03 - Q-Learning算法：Off-Policy TD控制¶

学习时间: 3-4小时 重要性: ⭐⭐⭐⭐⭐ 最广泛使用的强化学习算法 前置知识: SARSA算法、TD学习

🎯 学习目标¶

完成本章后，你将能够： - 理解Q-Learning的核心思想和Off-Policy特性 - 掌握Q-Learning与SARSA的关键区别 - 实现Q-Learning算法解决控制问题 - 分析Q-Learning的收敛性 - 应用Q-Learning解决实际问题

1. Q-Learning简介¶

1.1 历史背景¶

Q-Learning由Chris Watkins于1989年提出，是强化学习领域最具影响力的算法之一。

核心突破：

无需知道环境模型，直接学习最优动作值函数

1.2 核心思想¶

Off-Policy学习： - 行为策略（Behavior Policy）：用于探索环境的策略（如ε-贪婪） - 目标策略（Target Policy）：想要学习的策略（贪心策略）

关键洞察：

即使使用随机探索，也可以学习最优策略的值函数

1.3 Q-Learning更新规则¶

\[Q(S_t, A_t) \leftarrow Q(S_t, A_t) + \alpha [R_{t+1} + \gamma \max_{a'} Q(S_{t+1}, a') - Q(S_t, A_t)]\]

与SARSA的对比：

算法	更新目标	策略类型
SARSA	\(R + \gamma Q(s', a')\)	On-Policy
Q-Learning	\(R + \gamma \max_{a'} Q(s', a')\)	Off-Policy

关键区别： - SARSA使用实际执行的下一个动作a' - Q-Learning使用最优动作的Q值，不管实际执行什么

2. Q-Learning算法详解¶

2.1 算法流程¶

Text Only

初始化: Q(s,a) = 0, ∀s,a

对每个episode:
    初始化状态S

    当S不是终止状态时:
        使用ε-贪婪策略选择动作A
        执行动作A, 观察R, S'

        Q(S,A) ← Q(S,A) + α[R + γ max_a' Q(S',a') - Q(S,A)]

        S ← S'

2.2 代码实现¶

Python

import numpy as np
from collections import defaultdict

def q_learning(env, num_episodes=1000, alpha=0.1, gamma=0.9, epsilon=0.1):
    """
    Q-Learning算法实现

    参数:
        env: 环境
        num_episodes: 训练的episode数量
        alpha: 学习率
        gamma: 折扣因子
        epsilon: ε-贪婪探索率

    返回:
        Q: 动作值函数
        policy: 学到的策略
        rewards_history: 每episode的总奖励
    """
    n_actions = env.get_action_space()
    Q = defaultdict(lambda: np.zeros(n_actions))  # defaultdict访问不存在的键时返回默认值
    rewards_history = []

    def epsilon_greedy(state, Q, epsilon):
        """ε-贪婪策略"""
        if np.random.random() < epsilon:
            return np.random.randint(n_actions)
        else:
            return np.argmax(Q[state])

    for episode in range(num_episodes):
        state, _ = env.reset()
        total_reward = 0
        done = False

        while not done:
            # 选择动作（ε-贪婪）
            action = epsilon_greedy(state, Q, epsilon)

            # 执行动作
            next_state, reward, terminated, truncated, _ = env.step(action)
            done = terminated or truncated
            total_reward += reward

            # Q-Learning更新（Off-Policy）
            if not done:
                # 使用最大Q值，不管实际执行什么动作
                td_target = reward + gamma * np.max(Q[next_state])
            else:
                td_target = reward

            td_error = td_target - Q[state][action]
            Q[state][action] += alpha * td_error

            # 转移到下一个状态
            state = next_state

        rewards_history.append(total_reward)

        # 衰减探索率
        epsilon = max(0.01, epsilon * 0.995)

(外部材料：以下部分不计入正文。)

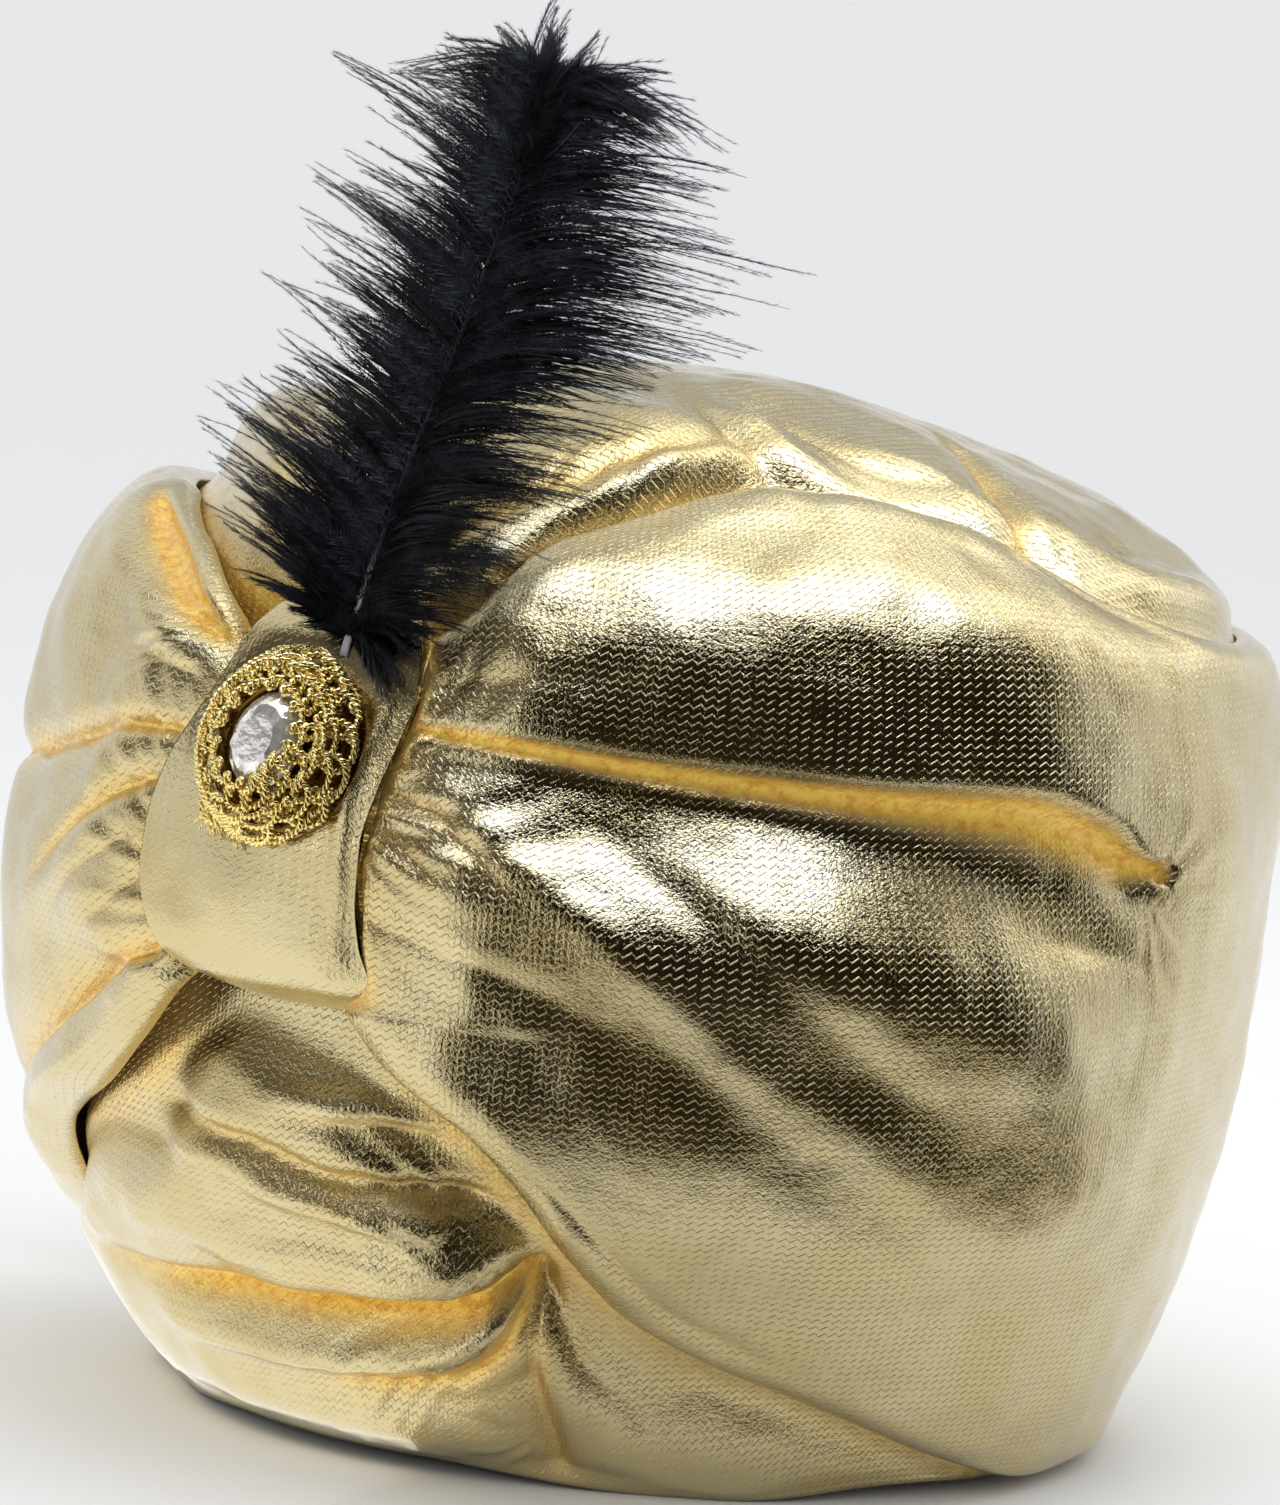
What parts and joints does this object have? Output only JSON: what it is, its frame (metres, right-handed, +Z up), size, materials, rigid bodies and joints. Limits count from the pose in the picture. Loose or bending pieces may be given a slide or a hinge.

        if (episode + 1) % 100 == 0:
            avg_reward = np.mean(rewards_history[-100:])
            print(f"Episode {episode + 1}/{num_episodes}, "
                  f"Avg Reward: {avg_reward:.2f}, Epsilon: {epsilon:.3f}")

    # 提取最终策略（贪心）
    policy = {}
    for state in Q.keys():
        policy[state] = np.argmax(Q[state])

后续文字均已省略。